In " The Reader" David Kross ( also 18, born Scleswig Holstein) plays Michael Berg who as a teenager falls in love with Hanna Schmitz ( ex concentration camp guard, played by Kate Winslett)
Kross REALLY must've thought his luck was in... being cast with Winslett.
BUT we too were indeed in luck, to see the talented Kross play this part. ...
I look forward to seeing those 2 guys receive Oscars of their own and I bet it's in no time at all....
2 local writers have visited my class since Christmas. Caroline Smailes called in last year so it was great to see her again this year. She talked with us about her very full writing career; lots has happened since we met. The day after Caroline visited, her book" Black boxes" was out in paperback.

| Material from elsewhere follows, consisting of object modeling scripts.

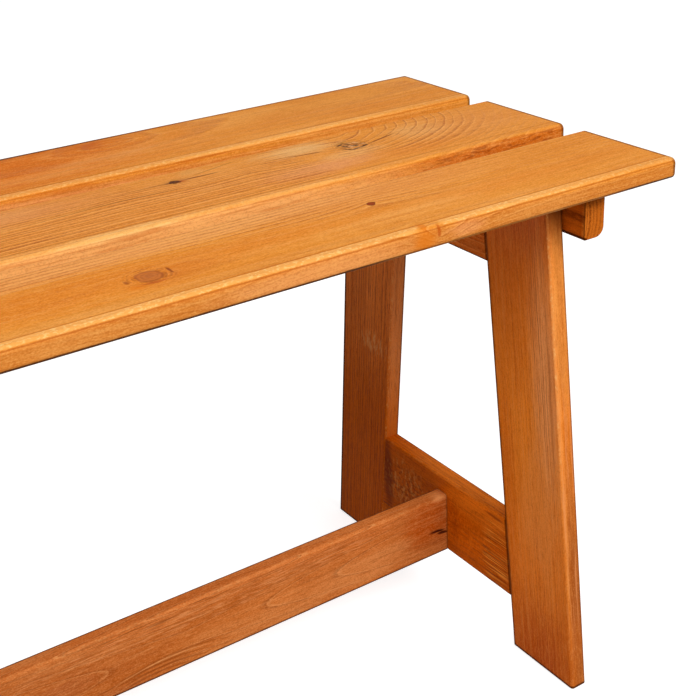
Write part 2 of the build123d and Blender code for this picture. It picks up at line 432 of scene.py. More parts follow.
seatSlatFront = dict(
    tone=honey, pith=(-0.02, -0.045), ringWidth=0.0033, wander=0.003, taper=0.003, contrast=0.8,
    lineWidth=0.55, uneven=1.2, fibre=0.22, fleck=0.28, mottle=0.25, rubbed=0.6, band=(0.0083, 0.0012),
    border=0.55, gather=0.0025, behind=0.15,
    knots=[
        dict(along=0.19, across=-0.0073, radius=0.0088, stretch=1.05, ragged=0.4, pull=3.0, reach=0.016,
             flow=(1.6, 1.6, 1.0, 1.0), core=knotBrown, coreShare=0.75, rim=burntRed, rimShare=0.45,
             rings=0.16, halo=0.4),
        dict(along=0.3685, across=0.0138, radius=0.0034, ragged=1.8, pull=1.5, reach=0.008,
             flow=(2.0, 2.5, 1.0, 1.0), core=srgb(136, 40, 4), coreShare=0.9, rim=srgb(96, 22, 0),
             rimShare=0.7),
        dict(along=0.379, across=-0.053, radius=0.004, stretch=1.1, ragged=0.6, pull=-3.4, reach=0.009,
             flow=(1.4, 3.4, 1.0, 1.0)),
        dict(along=0.205, across=-0.06, radius=0.004, stretch=1.1, ragged=0.6, pull=-4.5, reach=0.02,
             flow=(2.0, 2.6, 1.0, 1.0)),
    ],
    tints=[
        mark((0.12, 0.04, face), (0.34, 0.022, 0.02), 0.6, (0.5, 0.6), rosyDry),
        mark((0.38, 0.034, face), (0.16, 0.034, 0.02), 0.35, (0.5, 0.8), rosyDry),
        mark((0.1, -0.002, face), (0.34, 0.026, 0.012), 0.4, (0.7, 0.6), deepOrange),
        mark((0.45, -0.01, face), (0.16, 0.016, 0.012), 0.3, (0.9, 0.8), deepOrange),
        mark((0.2, -0.036, face), (0.34, 0.008, 0.006), 0.25, (0.6, 0.8), paleStraw),
        # Painted shade: the whole front face is darkened, as it gets less light than the top
        mark((0, -slatEdge, -0.001), (0.9, 0.003, 0.012), 0.9, (0.5, 0.4), srgb(214, 128, 52)),
        mark((0.402, -slatEdge, 0.001), (0.022, 0.006, 0.008), 0.8, (0.9, 0.8), srgb(236, 152, 88)),
        mark((0.29, -slatEdge, -0.001), (0.1, 0.004, 0.012), 0.75, (0.6, 0.8), srgb(248, 172, 104)),
    ],
    spots=[
        mark((0.205, -0.014, face), (0.034, 0.022, 0.006), 0.2, (1.0, 0.9), rustRed),
        mark((0.178, -0.02, face), (0.012, 0.006, 0.006), 0.6, (1.0, 0.9), deepOrange),
        mark((0.2045, -0.0055, face), (0.0014, 0.0065, 0.004), 0.75, (1.2, 0.6), burntRed),
        mark((0.1905, -0.0185, face), (0.01, 0.0016, 0.004), 0.6, (1.2, 0.6), rustRed, bend=12.0),
        mark((0.1745, -0.0085, face), (0.0024, 0.004, 0.004), 0.6, (1.2, 0.7), burntRed),
        mark((0.367, -slatEdge, -0.001), (0.013, 0.006, 0.012), 0.7, (0.9, 0.7), deepOrange),
        mark((0.3785, -0.0495, 0.0045), (0.0018, 0.006, 0.006), 0.7, (1.2, 0.6), rustRed),
        mark((0.368, -0.045, face), (0.004, 0.005, 0.003), 0.8, (1.2, 0.6), deepOrange),
        darkBackCorner,
        darkEnd,
    ],
    faded=[
        mark((0.1, -0.004, face), (0.32, 0.031, 0.012), 0.9, (0.4, 0.3)),
        mark((0.3, -0.031, face), (0.7, 0.017, 0.006), 0.85, (0.4, 0.4)),
        mark((0.2, 0.034, face), (0.045, 0.02, 0.006), 0.5, (0.6, 0.8)),
        mark((0.42, 0.034, face), (0.13, 0.034, 0.006), 0.5, (0.6, 0.8)),
        mark((0.52, 0, face), (0.15, 0.07, 0.012), 0.8, (0.5, 0.6)),
        mark((0.16, -slatEdge, 0), (0.25, 0.004, 0.014), 0.75, (0.4, 0.3)),
        mark((0.5, -slatEdge, 0), (0.16, 0.004, 0.014), 0.45, (0.4, 0.5)),
    ],
    strands=[
        mark((0.19, -0.0073, face), (0.009, 0.009, 0.004), 0.45, (0.4, 0.4), srgb(150, 80, 40),
             scale=(150, 260, 60)),
    ],
    thin=[mark((0.3, -slatEdge, 0), (0.5, 0.003, 0.012), 0.4, (0.3, 0.4))],
    kept=[
        mark((0.373, -0.048, 0.006), (0.014, 0.012, 0.01), 0.9, (0.8, 0.5)),
        mark((0.56, -0.048, 0.006), (0.11, 0.014, 0.01), 0.5, (0.8, 0.8)),
    ],
    unshaded=[mark((0.44, -slatEdge, -face), (0.13, 0.01, 0.01), 0.55, (0.5, 0.5))],
)

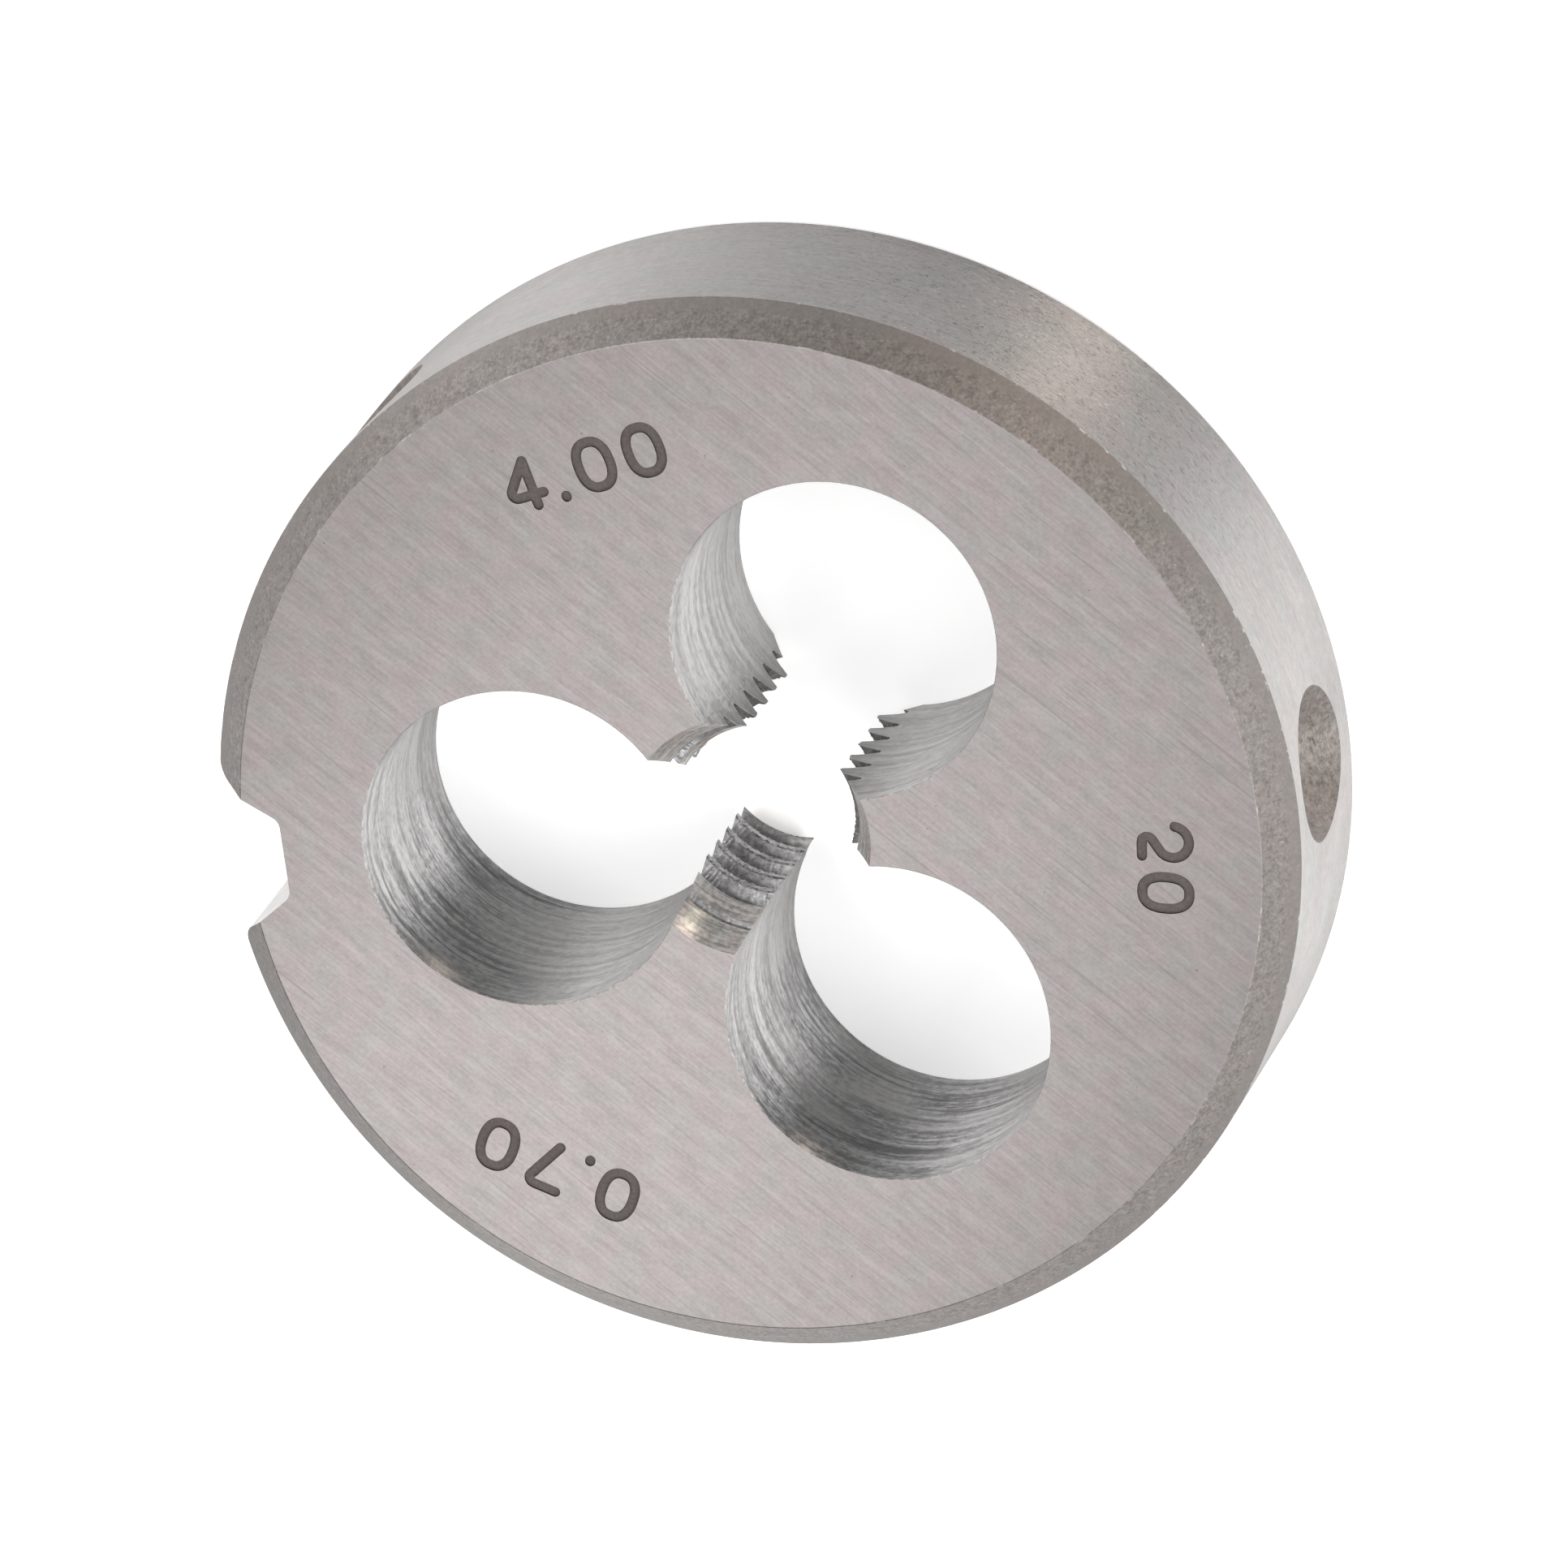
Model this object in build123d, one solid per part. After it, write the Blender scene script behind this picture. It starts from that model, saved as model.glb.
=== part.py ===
from build123d import *
from math import ceil, cos, floor, radians, sin, tan
import os

# A round threading die: one disc of high speed steel with a threaded bore, three chip holes
# that part the thread into three toothed lands, a notch and three conical dimples in the rim.
# Lengths are in millimetres and angles in degrees. The origin is the centre of the back face,
# +Z leaves the marked face, where a rod enters, and the notch opens towards -X.

# Disc
OUTER_DIAMETER = 20.0
THICKNESS = 5.0
FRONT_BEVEL_WIDTH = 0.57
FRONT_BEVEL_DEPTH = 0.66
BACK_BEVEL = 0.18

# Thread, metric form, right-handed
THREAD_DIAMETER = 4.0
THREAD_PITCH = 0.7
THREAD_ANGLE = 60.0
ROOT_CLEARANCE = 0.03
GROOVE_HEIGHT_AT_X = 0.34

# Cones that open the bore at both faces
FRONT_LEAD_DIAMETER = 4.54
FRONT_LEAD_HALF_ANGLE = 24.0
BACK_LEAD_DIAMETER = 4.4
BACK_LEAD_HALF_ANGLE = 45.0

# Chip holes, the first in line with the notch
CHIP_HOLE_COUNT = 3
CHIP_HOLE_DIAMETER = 6.0
CHIP_HOLE_CENTRE_RADIUS = 4.2

# Notch in the rim
NOTCH_DEPTH = 1.3
NOTCH_FLOOR_WIDTH = 1.45
NOTCH_FLANK_ANGLE = 35.0
NOTCH_FLOOR_FILLET = 0.25
NOTCH_LIP_FILLET = 0.4

# Conical dimples for the holder's screws, one opposite the notch and one to each side of it
DIMPLE_DIAMETER = 3.0
DIMPLE_POINT_ANGLE = 90.0
DIMPLE_HEIGHT = 2.4
SIDE_DIMPLE_FROM_NOTCH = 47.5

# How far each cutter runs past the surface that it cuts
OVERRUN = 0.5

OUTER_RADIUS = OUTER_DIAMETER / 2
NOTCH_DIRECTION = 180.0
SHARP_THREAD_HEIGHT = THREAD_PITCH / 2 / tan(radians(THREAD_ANGLE / 2))
CREST_RADIUS = THREAD_DIAMETER / 2 - 5 / 8 * SHARP_THREAD_HEIGHT
ROOT_RADIUS = THREAD_DIAMETER / 2 + ROOT_CLEARANCE


def at_angle(radius, angle, height=0.0):
    """Point at a distance from the axis and an angle from +X."""
    return (radius * cos(radians(angle)), radius * sin(radians(angle)), height)


def turned(*profile):
    """Solid of revolution about Z, from corners given as radius and height."""
    section = make_face(Polyline(*[(radius, 0, height) for radius, height in profile], close=True))
    return revolve(section, Axis.Z)


def through_hole(radius):
    """Cylinder about Z that runs past both faces of the disc."""
    length = THICKNESS + 2 * OVERRUN
    return Pos(0, 0, -OVERRUN) * Cylinder(
        radius, length, align=(Align.CENTER, Align.CENTER, Align.MIN)
    )


def notched_disc():
    """The disc with the notch through its rim, and the notch's rounded corners."""
    floor_x = NOTCH_DEPTH - OUTER_RADIUS
    mouth_x = -OUTER_RADIUS - OVERRUN
    half_floor = NOTCH_FLOOR_WIDTH / 2
    half_mouth = half_floor + (floor_x - mouth_x) * tan(radians(NOTCH_FLANK_ANGLE))
    notch = Polygon(
        (floor_x, half_floor),
        (mouth_x, half_mouth),
        (mouth_x, -half_mouth),
        (floor_x, -half_floor),
        align=None,
    )
    outline = Circle(OUTER_RADIUS) - notch
    lips = outline.vertices().sort_by(Axis.X)[:2]
    outline = fillet(lips, NOTCH_LIP_FILLET)
    floor_corners = outline.vertices().filter_by(lambda v: abs(v.X - floor_x) < OVERRUN / 100)
    return extrude(fillet(floor_corners, NOTCH_FLOOR_FILLET), THICKNESS)


def rim_bevels():
    """Rings that take off the two corners of the rim."""
    slope = FRONT_BEVEL_DEPTH / FRONT_BEVEL_WIDTH
    front = turned(
        (OUTER_RADIUS - FRONT_BEVEL_WIDTH - OVERRUN, THICKNESS + OVERRUN * slope),
        (OUTER_RADIUS + OVERRUN, THICKNESS + OVERRUN * slope),
        (OUTER_RADIUS + OVERRUN, THICKNESS - FRONT_BEVEL_DEPTH - OVERRUN * slope),
    )
    back = turned(
        (OUTER_RADIUS - BACK_BEVEL - OVERRUN, -OVERRUN),
        (OUTER_RADIUS + OVERRUN, -OVERRUN),
        (OUTER_RADIUS + OVERRUN, BACK_BEVEL + OVERRUN),
    )
    return [front, back]


def chip_holes():
    """Drilled holes that break into the bore and part the thread into lands."""
    places = PolarLocations(
        CHIP_HOLE_CENTRE_RADIUS, CHIP_HOLE_COUNT, start_angle=NOTCH_DIRECTION
    )
    return [place * through_hole(CHIP_HOLE_DIAMETER / 2) for place in places]


def land_grooves():
    """Helical grooves between the teeth, a short sweep for each turn on each land."""
    inner_radius = CREST_RADIUS - THREAD_PITCH / 10
    half_root = THREAD_PITCH / 16
    flank_slope = tan(radians(THREAD_ANGLE / 2))
    half_inner = half_root + (THREAD_DIAMETER / 2 - inner_radius) * flank_slope
    section = make_face(
        Polyline(
            (inner_radius, 0, -half_inner),
            (ROOT_RADIUS, 0, -half_root),
            (ROOT_RADIUS, 0, half_root),
            (inner_radius, 0, half_inner),
            close=True,
        )
    )
    land_spacing = 360.0 / CHIP_HOLE_COUNT
    groove_span = land_spacing * 3 / 4
    groove_rise = THREAD_PITCH * groove_span / 360.0
    path = Helix(THREAD_PITCH, groove_rise, THREAD_DIAMETER / 2)
    groove = sweep(section, path, is_frenet=True)

    grooves = []
    for land in range(CHIP_HOLE_COUNT):
        start_angle = NOTCH_DIRECTION + (land + 0.5) * land_spacing - groove_span / 2
        height_at_start = GROOVE_HEIGHT_AT_X + THREAD_PITCH * start_angle / 360.0
        first_turn = floor(-height_at_start / THREAD_PITCH)
        last_turn = ceil((THICKNESS - height_at_start) / THREAD_PITCH)
        for turn in range(first_turn, last_turn + 1):
            height = height_at_start + turn * THREAD_PITCH
            grooves.append(Pos(0, 0, height) * Rot(0, 0, start_angle) * groove)
    return grooves


def lead_in_cones():
    """Cones that clear the first and last turns of the thread."""
    front_slope = tan(radians(FRONT_LEAD_HALF_ANGLE))
    back_slope = tan(radians(BACK_LEAD_HALF_ANGLE))
    front_mouth = FRONT_LEAD_DIAMETER / 2 + OVERRUN * front_slope
    back_mouth = BACK_LEAD_DIAMETER / 2 + OVERRUN * back_slope
    front = turned(
        (0, THICKNESS + OVERRUN),
        (front_mouth, THICKNESS + OVERRUN),
        (0, THICKNESS + OVERRUN - front_mouth / front_slope),
    )
    back = turned(
        (0, -OVERRUN),
        (back_mouth, -OVERRUN),
        (0, back_mouth / back_slope - OVERRUN),
    )
    return [front, back]


def rim_dimples():
    """Conical seats for the points of the holder's screws."""
    slope = tan(radians(DIMPLE_POINT_ANGLE / 2))
    depth = DIMPLE_DIAMETER / 2 / slope
    cone = Cone(
        0,
        DIMPLE_DIAMETER / 2 + OVERRUN * slope,
        depth + OVERRUN,
        align=(Align.CENTER, Align.CENTER, Align.MIN),
    )
    dimples = []
    for from_notch in (180.0, SIDE_DIMPLE_FROM_NOTCH, -SIDE_DIMPLE_FROM_NOTCH):
        angle = NOTCH_DIRECTION + from_notch
        tip = at_angle(OUTER_RADIUS - depth, angle, DIMPLE_HEIGHT)
        dimples.append(Plane(origin=tip, z_dir=at_angle(1, angle)) * cone)
    return dimples


def die_body():
    """The finished die, cut in the order that keeps every cut simple."""
    body = notched_disc() - through_hole(CREST_RADIUS)
    cutters = chip_holes() + land_grooves() + lead_in_cones() + rim_bevels() + rim_dimples()
    for cutter in cutters:
        body -= cutter
    return body


os.makedirs("parts", exist_ok=True)
export_step(die_body(), "parts/die_body.step")
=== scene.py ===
from math import acos, atan2, ceil, cos, degrees, floor, hypot, pi, radians, sin, sqrt, tan

import bmesh
import bpy
import numpy as np
from mathutils import Euler, Matrix, Vector


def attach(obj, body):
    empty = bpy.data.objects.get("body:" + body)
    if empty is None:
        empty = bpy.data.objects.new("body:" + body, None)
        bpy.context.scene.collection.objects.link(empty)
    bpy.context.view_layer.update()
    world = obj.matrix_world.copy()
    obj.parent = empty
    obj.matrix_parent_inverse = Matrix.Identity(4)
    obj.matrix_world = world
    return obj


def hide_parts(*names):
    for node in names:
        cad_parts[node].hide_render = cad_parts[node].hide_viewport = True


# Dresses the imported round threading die. The die's node is replaced by a finer mesh of the same
# sizes, cut in the same way, with engraved numbers, broken edges and one material for each kind
# of machining. Lengths are in millimetres up to the last step, which scales the mesh to metres.
# Angles are in degrees, and directions are counted from +X.

MM = 0.001

# Disc
OUTER_RADIUS = 10.0
THICKNESS = 5.0
FRONT_BEVEL_WIDTH = 0.57
FRONT_BEVEL_DEPTH = 0.66
BACK_BEVEL = 0.18
EDGE_BREAK = 0.015
SHOULDER = THICKNESS - FRONT_BEVEL_DEPTH

# Thread: the wear is how far the teeth stray from the true form, and the crests stray further
THREAD_RADIUS = 2.0
THREAD_PITCH = 0.7
THREAD_HALF_ANGLE = 30.0
ROOT_WIDTH_SHARE = 1 / 8
CREST_RADIUS = 1.621
ROOT_RADIUS = 2.03
GROOVE_HEIGHT_AT_X = 0.34
TOOTH_ROUNDING = 0.02
THREAD_WEAR = 0.006
CREST_WEAR_SHARE = 3.0

# Cones that open the bore at both faces
FRONT_LEAD_RADIUS = 2.27
FRONT_LEAD_HALF_ANGLE = 24.0
BACK_LEAD_RADIUS = 2.2
BACK_LEAD_HALF_ANGLE = 45.0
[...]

Have a look at her blog ( http://insearchofadam.blogspot.com/ for lots more about her work/publications ( and also the nice things she said on her Feb 9th post about our group!!)
Our second visitor was local poet Clive McWilliam, who is a landscape architect by profession. He shared lots of his work with us and we glimpsed how he creates it and what influences this process. Clive has won several high-profile prizes, most recently, the Virginia Warbey Prize for his poem " One Place Twice", set by the sea on the East coast. As with Caroline, both poets and prose writers alike had a great morning.
A couple of weeks ago Andrew Rudd ( Cheshire Poet Laureate 2004) ran a workshop for Friends of LitFest, hosted generously by/at Chester University's English Dept. This was by arrangement with Senior English Lecturer Ashley Chantler. Ashley also jointly edits an exciting new bi-annual magazine called "Flash"; this deals in short fiction up to 360 words. www.chester.ac.uk/flashmagazine
Andrew's theme for his workshop was " Finding the poetry in your own voice"; this made for talk about metaphors, their place in language and reading poems ( including " Nirvana" by Charles Bukowski) and also creating off the cuff stuff ourselves.
No more time now but I've enjoyed this splurge in Blogland. And I hope to come back soon.